The Anatomy of a Shell Pivot: How $39M Out and $50M In Manufactured a Trade
The mechanics here matter more than the marketing. Allbirds did not 'become' an AI company; it executed two surgically separate transactions that together turn a dying consumer brand into a publicly listed compute holding vehicle. First, American Exchange Group — a brand-licensing roll-up that already houses Ed Hardy, Aerosoles, Mudd and roughly thirty other names — agreed to pay $39 million for the Allbirds name and footwear IP. That cleaves the operating business off the public entity. What remains on Nasdaq under ticker BIRD is a clean cap table, no inventory, no leases beyond what's being unwound, and crucially, an active listing.
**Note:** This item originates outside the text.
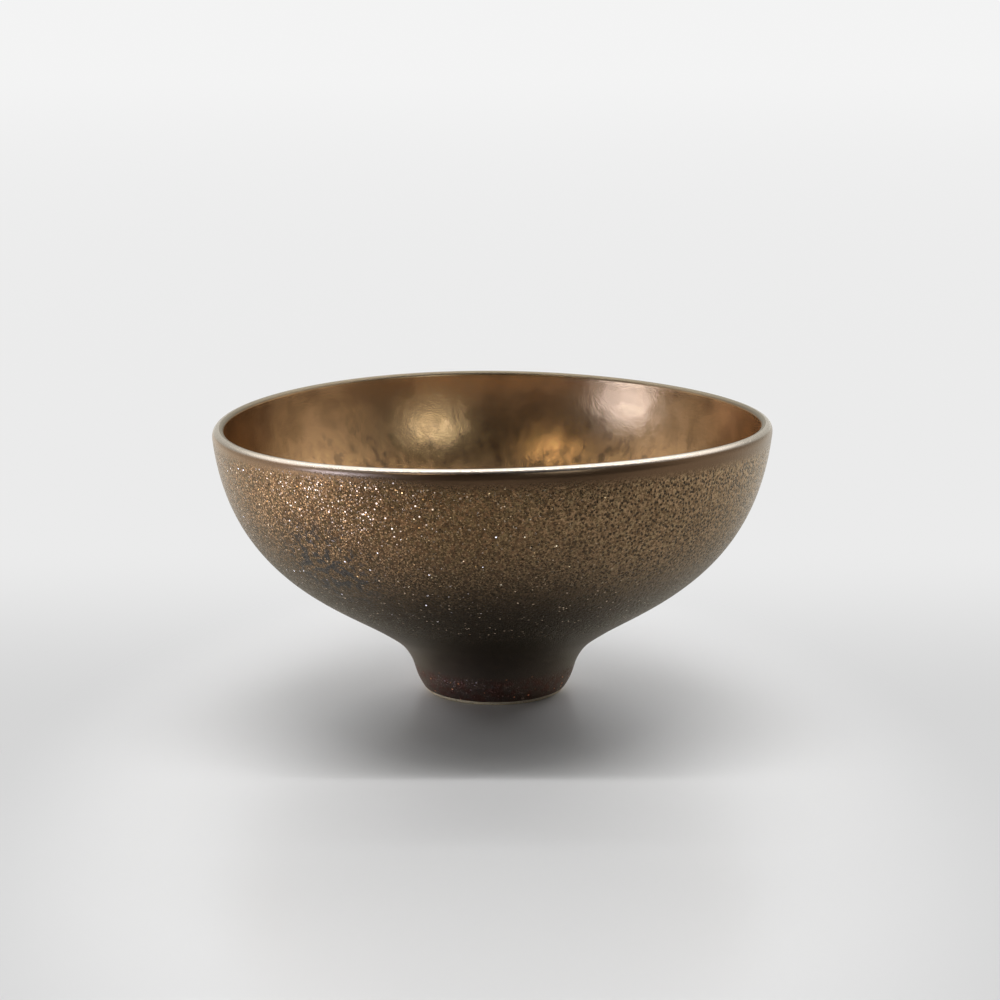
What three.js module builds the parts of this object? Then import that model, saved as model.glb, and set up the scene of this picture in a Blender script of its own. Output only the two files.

Into that emptied shell flows a $50 million convertible financing facility from an undisclosed institutional investor, with Chardan as placement agent and Holland & Hart as legal counsel. The capital is explicitly earmarked to acquire 'high-performance, low-latency AI compute hardware' and rent it back to customers under long-term leases — a GPU-as-a-Service model targeting the segment 'that spot markets and hyperscalers are unable to reliably service.' Both legs are contingent on a May 18, 2026 stockholder vote, which is the real switch the entire trade hinges on. Until that vote clears, NewBird AI is a press release; after it clears, BIRD becomes one of the cheapest publicly listed ways to express a long-GPU thesis. That is the actual product being sold here, and it explains why a company that owns zero GPUs added more than $100 million of market cap in a single afternoon.